--- START Information shown ---
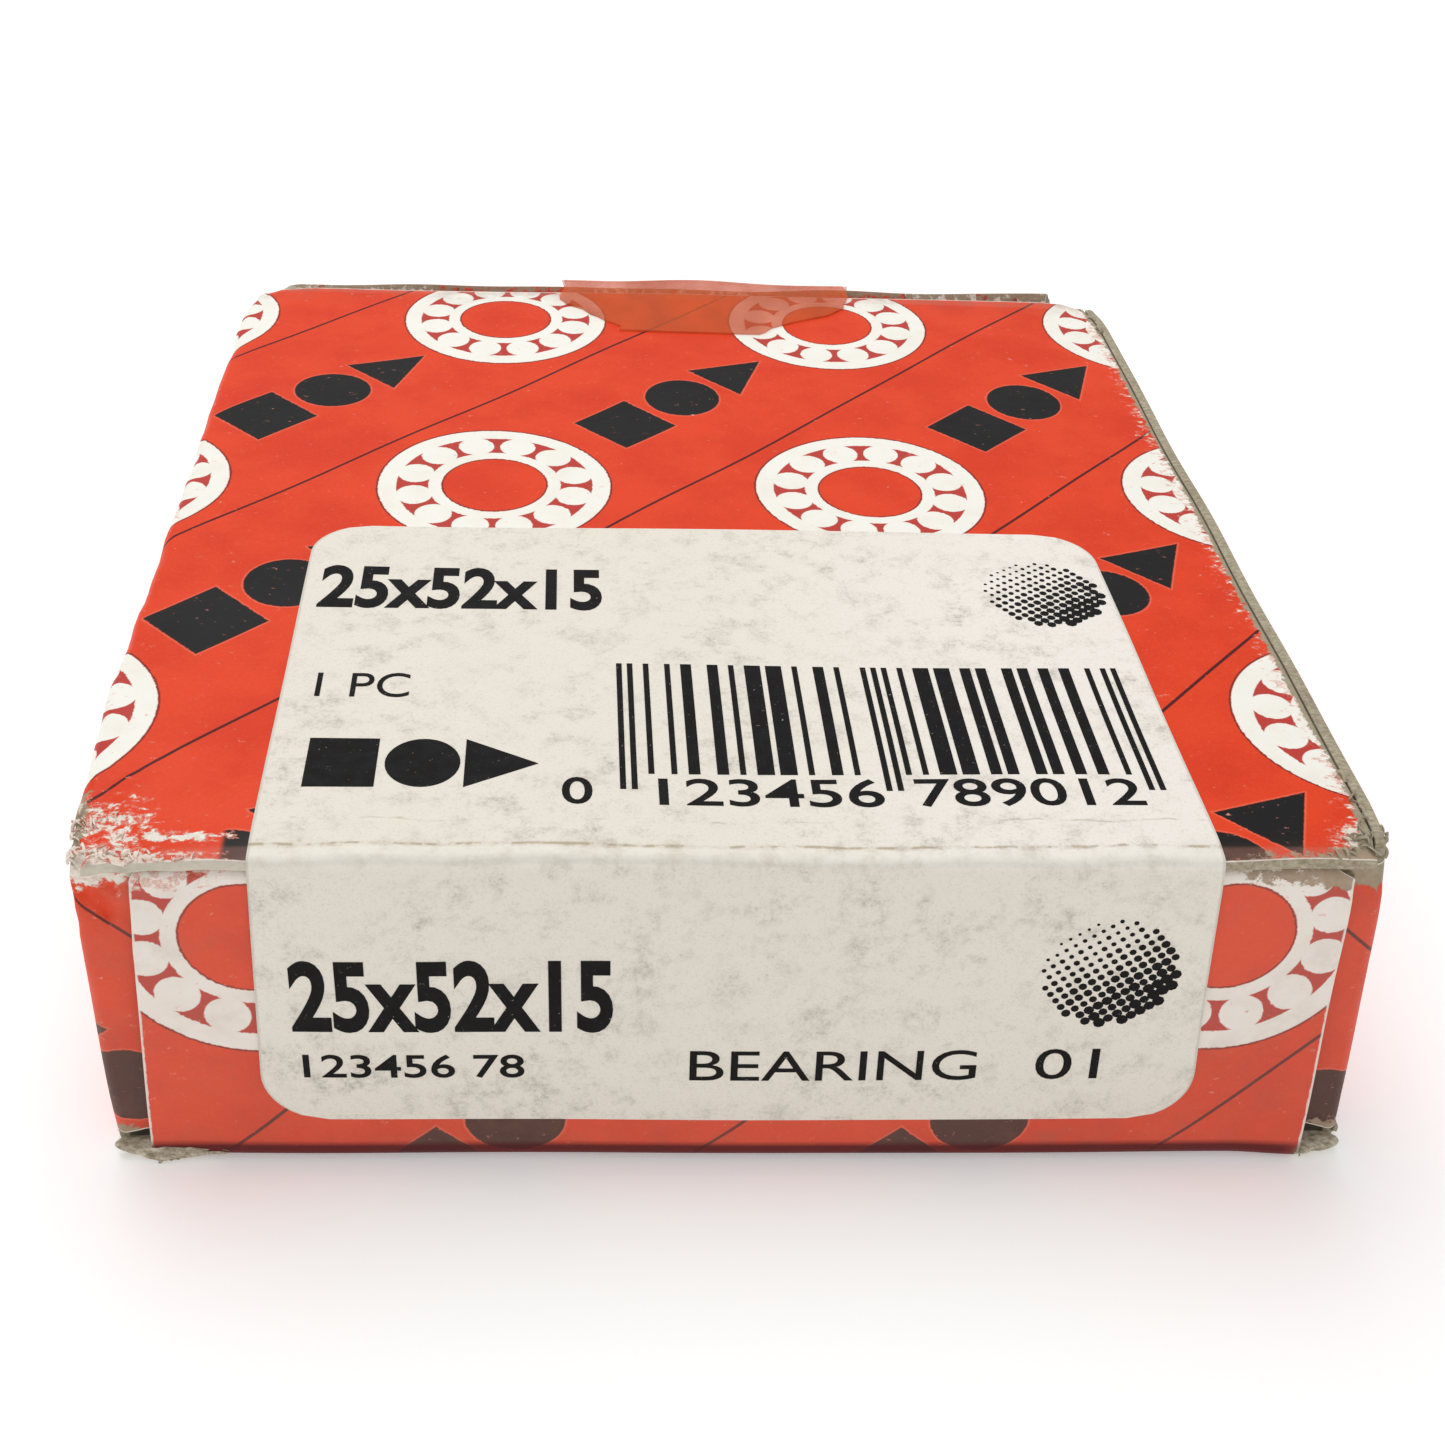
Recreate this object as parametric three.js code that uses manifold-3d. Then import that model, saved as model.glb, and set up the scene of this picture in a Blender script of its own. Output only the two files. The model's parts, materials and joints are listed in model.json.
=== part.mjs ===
// Angular contact ball bearing, 25 x 52 x 15 mm, in its tuck-end cardboard carton.
// Millimetres, +Z up. The origin is the middle of the carton's base, and the labelled end faces -Y.
// The carton is a glued sleeve with a tuck closure at each end. Each closure has a flap that swings
// down about the base's edge, a tongue that slides out from under the top, and two dust flaps.
// The bearing lies flat inside: outer ring, inner ring, window cage and thirteen balls.

import * as THREE from "three";
import { mergeVertices } from "three/addons/utils/BufferGeometryUtils.js";
import Module from "manifold-3d";

// Carton, outside sizes
const cartonWidth = 55; // X
const cartonDepth = 57; // Y, closure to closure
const cartonHeight = 17.6; // Z
const board = 0.5; // thickness of the folded board
const gap = 0.05; // air at a crease and between two layers

// Closures
const closureWidth = 52;
const tongueWidth = 49;
const tongueLength = 11;
const tongueCorner = 4;
const tongueDroop = THREE.MathUtils.degToRad(2.5); // the tucked tongue leans down into the carton
const dustLength = 13;
const dustRootTop = 17; // a dust flap is full height beside its crease, as far as dustShoulder
const dustShoulder = 2.2;
const dustRelief = 0.3; // lean of the cut between the two heights
const dustTop = 15; // past the shoulder it is cut lower, to pass under the tongue
const dustTipTop = 11.6;
const dustBottom = 1;
const dustTipBottom = 5.2;
const glueFlapHeight = 11;
const glueFlapInset = 3.5;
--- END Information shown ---
* Required work: Return each line with "manifold".

* Solution to this task:
Recreate this object as parametric three.js code that uses manifold-3d. Then import that model, saved as model.glb, and set up the scene of this picture in a Blender script of its own. Output only the two files. The model's parts, materials and joints are listed in model.json.
import Module from "manifold-3d";